== What the task asks ==
Give back an exact copy of the lines from the start of the material through the line bearing "from FreeCAD import Vector". Include both ends and nothing else.

== Data lines ==
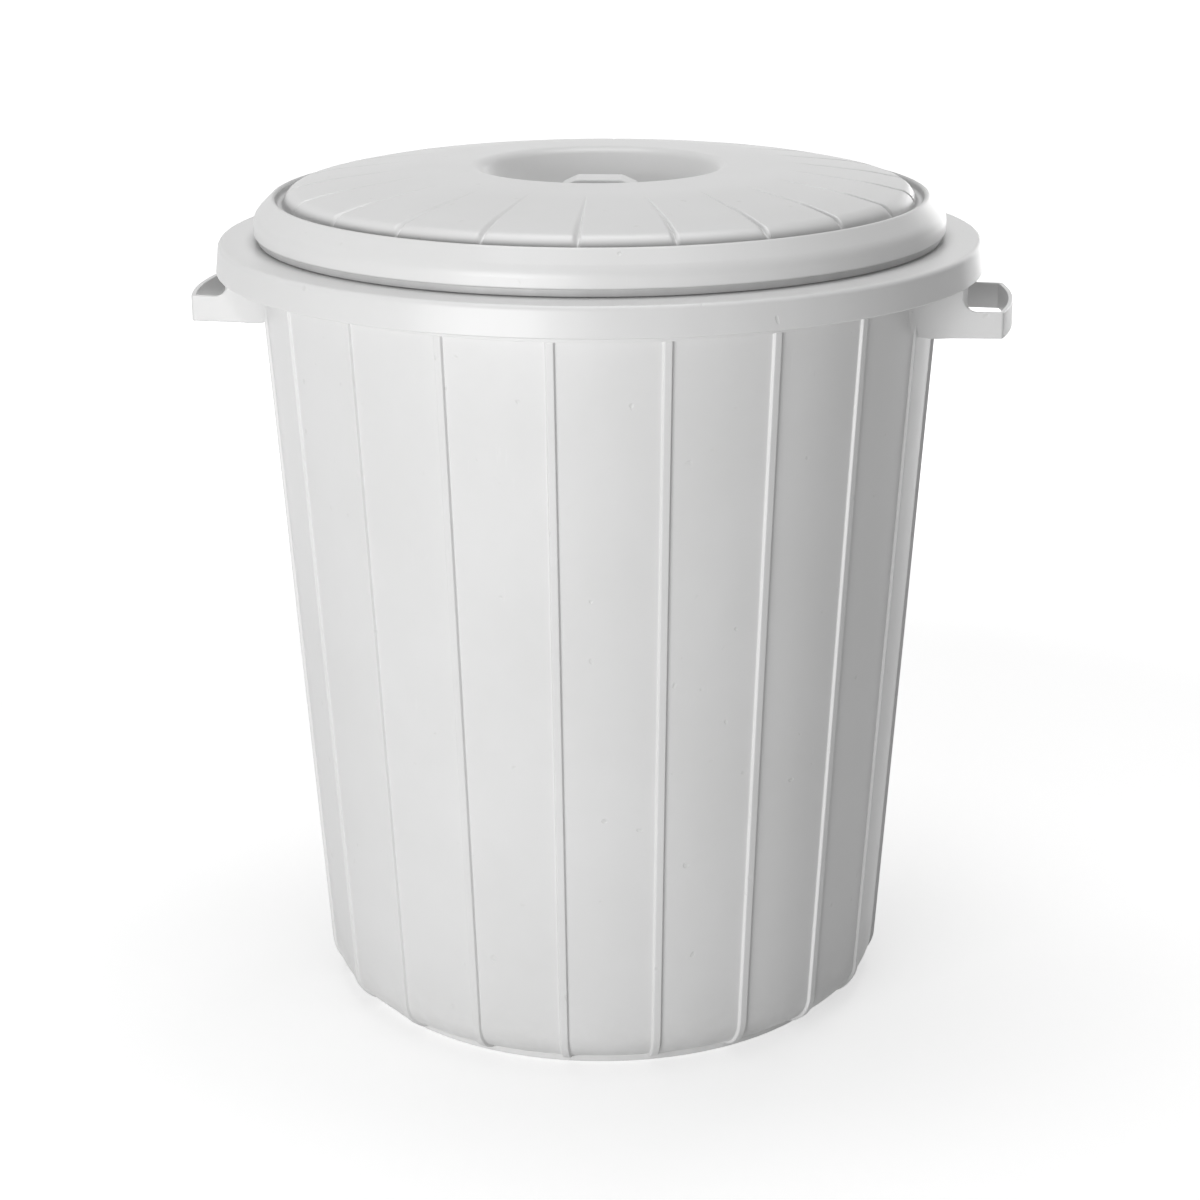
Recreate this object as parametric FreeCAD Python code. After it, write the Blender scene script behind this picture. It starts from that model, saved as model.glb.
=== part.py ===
"""Round moulded plastic bin with two loop grips and a lift-off lid.

Millimetres, +Z up. The origin is on the floor, on the bin's axis. The grips lie on +X and -X.
Three pieces: the bin body, the lid, and the strap grip that clips into the lid's recess.
"""
import FreeCAD, Part
import math
import os
from FreeCAD import Vector

os.makedirs("parts", exist_ok=True)
ORIGIN = Vector(0, 0, 0)
UP = Vector(0, 0, 1)
SAME = 1e-3               # two places closer than this count as one
MOST_OF_HALF = 0.499      # share of a straight stretch that one of its two roundings may take

# Bin body: radii and heights of the outside
body_h = 494.0            # top of the rim flange
wall_top_r = 213.0        # wall's outside, at the rim flange
wall_foot_r = 180.0       # the same slope carried down to the floor
wall_t = 2.6
floor_t = 3.0
base_round = 23.0         # outside rounding between wall and base
foot_inset = 17.0         # foot ring's outside, inside of the wall's foot
foot_t = 3.0
foot_h = 5.0

# Rim: flat flange, down-turned skirt and the collar under it
flange_w = 25.0           # flange beyond the wall
flange_t = 2.6
skirt_h = 18.0            # from the flange's top to the skirt's lower edge
skirt_flare = 2.0         # how much wider the skirt's lower edge is
skirt_t = 2.4
rim_round = 3.0
mouth_round = 1.0
collar_h = 25.5           # from the flange's top to the collar's lower edge

# Upright ribs round the wall; one of them lies on +X
rib_count = 20
rib_w = 5.5
rib_proud = 2.2

# Loop grips
grip_out = 20.5           # bar's outside beyond the flange
grip_t = 3.0
grip_h = 16.3             # height of the strap
grip_drop = 36.0          # from the flange's top to the strap's top
grip_tip_w = 97.0         # across the loop at the bar
grip_root_w = 104.0       # across the loop at the wall
grip_corner = 2.0
grip_bow = 195.0          # radius of the bar's outside in plan
grip_blend = 28.0         # hollow rounding between arm and wall
grip_blend_deg = 24.0     # where that rounding ends, from the grip's middle
web_back = 9.0            # edge of the web that carries the arms, inside of the flange's edge
web_round = 8.0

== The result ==
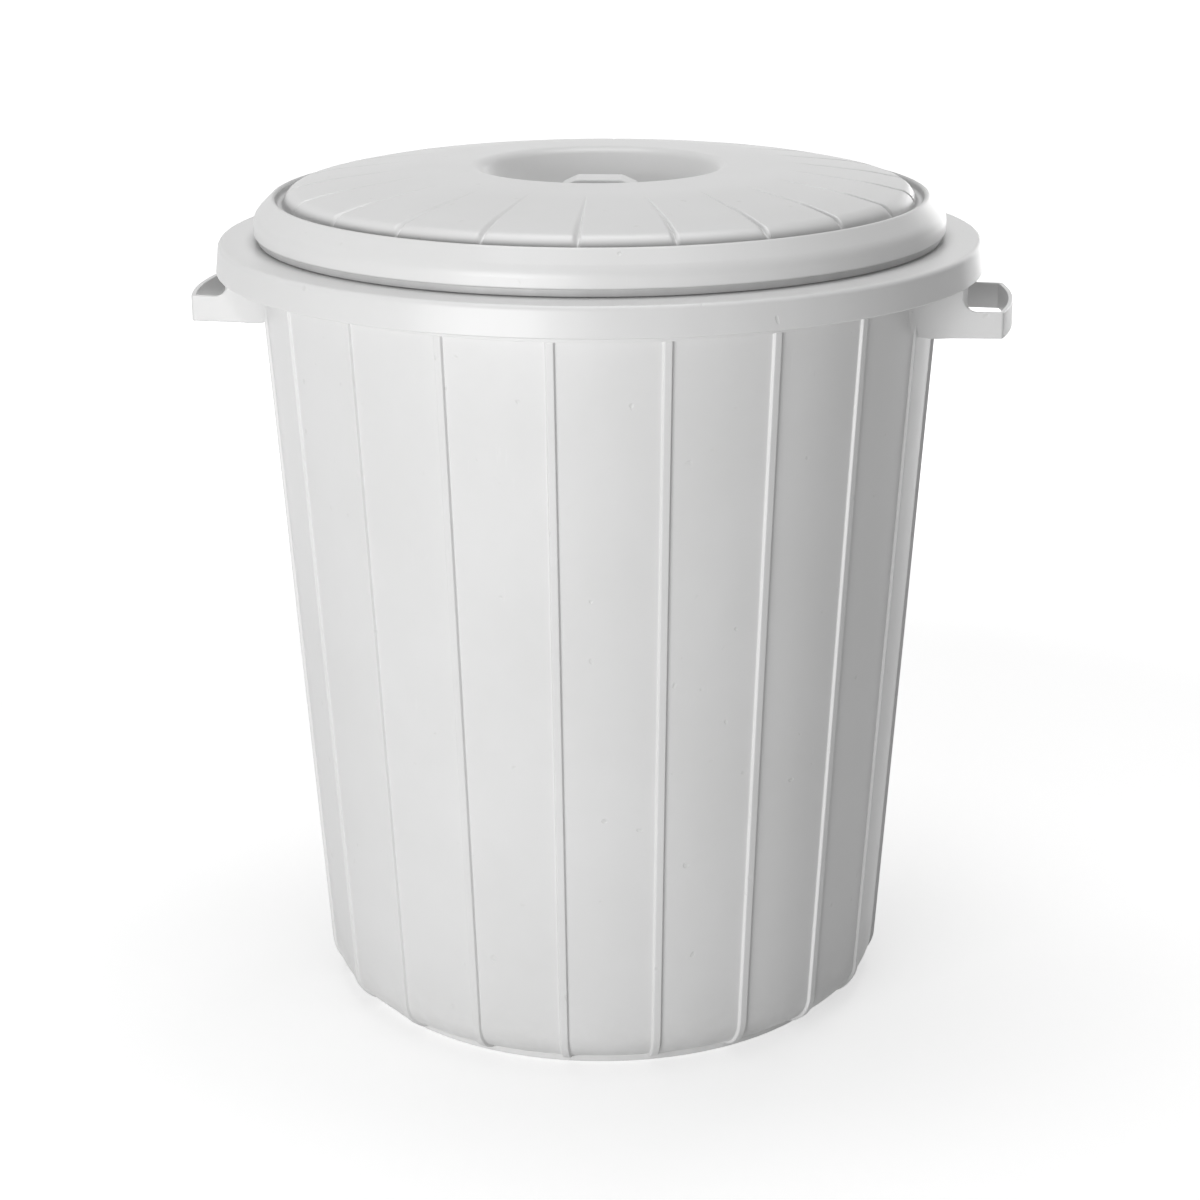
Recreate this object as parametric FreeCAD Python code. After it, write the Blender scene script behind this picture. It starts from that model, saved as model.glb.
=== part.py ===
"""Round moulded plastic bin with two loop grips and a lift-off lid.

Millimetres, +Z up. The origin is on the floor, on the bin's axis. The grips lie on +X and -X.
Three pieces: the bin body, the lid, and the strap grip that clips into the lid's recess.
"""
import FreeCAD, Part
import math
import os
from FreeCAD import Vector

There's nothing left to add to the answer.